Short sellers, those who bet on falling stock prices, claim ECD is a bet on hot air, a wager on a Shangri-La future that will never come to pass. They’re backing up this view with big bucks, what with the latest numbers showing a hefty and sharply rising short interest of 10 million shares, or 25.9% of the floating supply.
Still, there are some pretty impressive institutional believers, among them Fidelity Management, which owns nearly 4 million ECD shares, and Barclays Global Investors and BlackRock Investment Management, each of which holds almost 1.7 million shares.
In recent years, the shorts have wound up with a bloody nose, what with the stock ballooning to an alltime high last year of $57.84 from a 2004 close of $19.32. It’s currently trading at $35.55.
So, what next? The skipper of Leeb Capital Management, veteran investment adviser Steve Leeb, views ECD, which he describes as an “always tomorrow” company, as one “whose time has finally come.” While citing the “high risks,” as well as the “massive potential,” Mr. Leeb asserts: “Tomorrow is now at hand,” and he rates the stock as at least a double over the next 24 months, which would place it at about $30 shy of that $100 price tag.
His rationale: He expects the company, whose chairman is a former General Motors chief, Robert Stempel, to turn profitable within the next six to 12 months and then grow at a super-fast clip — by more than 50% a year thereafter. His projected numbers call for the company to ink more than $1 a share in its fiscal year ending June 2008, followed by $2 in fiscal 2009. By the end of the decade, he says he thinks profits could approach $3 a share, with ECD on track for continued outsize growth well into the next decade.
Arguing that the company will continue to function even if its profit plans are delayed, and given what he observes are the enormousness of the potential markets and its leading-edge technologies, Mr.
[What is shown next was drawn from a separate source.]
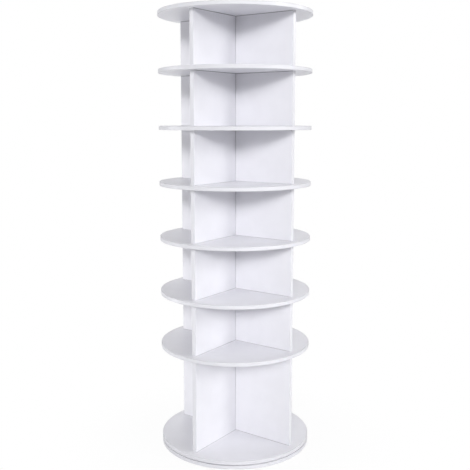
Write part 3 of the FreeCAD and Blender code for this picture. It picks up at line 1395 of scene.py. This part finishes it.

Leeb contends the potential far outweighs the risks. As such, he rates the stock a solid buy.
Whether there’s any merit to his exuberance is anybody’s guess, but it’s worth keeping in mind that Wall Street skeptics abound. They include some sophisticated hedge fund managers who have dug deeply into ECD’s operations and concluded the company ‘s prospects are dubious.
One of them ridicules such enthusiasm, remarking: “Trying to make money by investing in Energy Conversion Devices is like to trying to beat Las Vegas by betting on the roulette wheel.”